To say that the international and minority student population is significant at Grinnell makes a real difference to potential students, especially if they study up on Iowa and discover that it is mostly white, Vaidya said.

Loyal Terry, president of Grinnell’s Student Government Association and co-president of the Black Student Union, said he is a low-income student from Los Angeles, so he was taking a chance on Grinnell when he went there—and he’s glad he did.

“It shows we’re putting our money where our mouth is,” he said of the college’s new status. “It’s exciting that Grinnell can be a model for other institutions.”

Affirmative Action

At Carleton, officials don’t boast about their numbers, because they would only be a majority-minority institution if they count international students. But Art D. Rodriguez, its new vice president and dean of admissions and financial aid, is happy nonetheless.

He remembers being a low-income Latino student from Southern California when he was recruited to come to Carleton as a student (Class of ’96). “There were lots of questions,” he said, including many that didn’t deal with Carleton’s curriculum. (For instance, he wanted to know if there would be any food that he would like. There was, he found, courtesy of Latinos who worked at Carleton.)

As he has succeeded in attracting minority students to Carleton, he has wondered about what he might to do next year, if the Supreme Court, as expected, places severe limits on colleges’ use of affirmative action.

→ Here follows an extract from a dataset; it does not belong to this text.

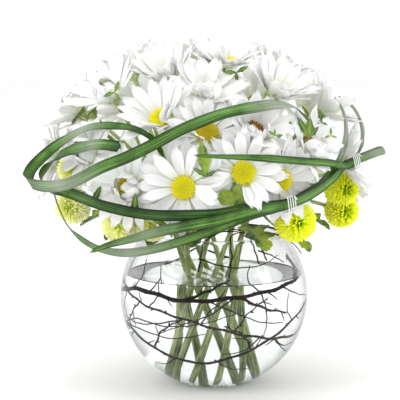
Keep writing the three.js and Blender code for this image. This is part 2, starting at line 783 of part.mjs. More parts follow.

“We’re all holding our breath,” said Rodriguez.

A big question he has is what the Supreme Court will do about targeted recruitment efforts. If the Supreme Court bans them (if they are focused on particular minority groups), it will be particularly difficult to sustain the momentum in recruiting minority students, he said.

Bagnoli said that Grinnell is watching as well. The college is fighting for Harvard University and the University of North Carolina at Chapel Hill to win their cases. But at the same time, he said, Grinnell is looking at what programs it could keep under a decision that went the other way. Like Rodriguez, he is particularly interested in recruitment, not the pure admissions decisions.

“We are committed to replacing affirmative action,” he said, if the Supreme Court reverses itself. “We feel as though we just now arrived and the Supreme Court will be a setback.”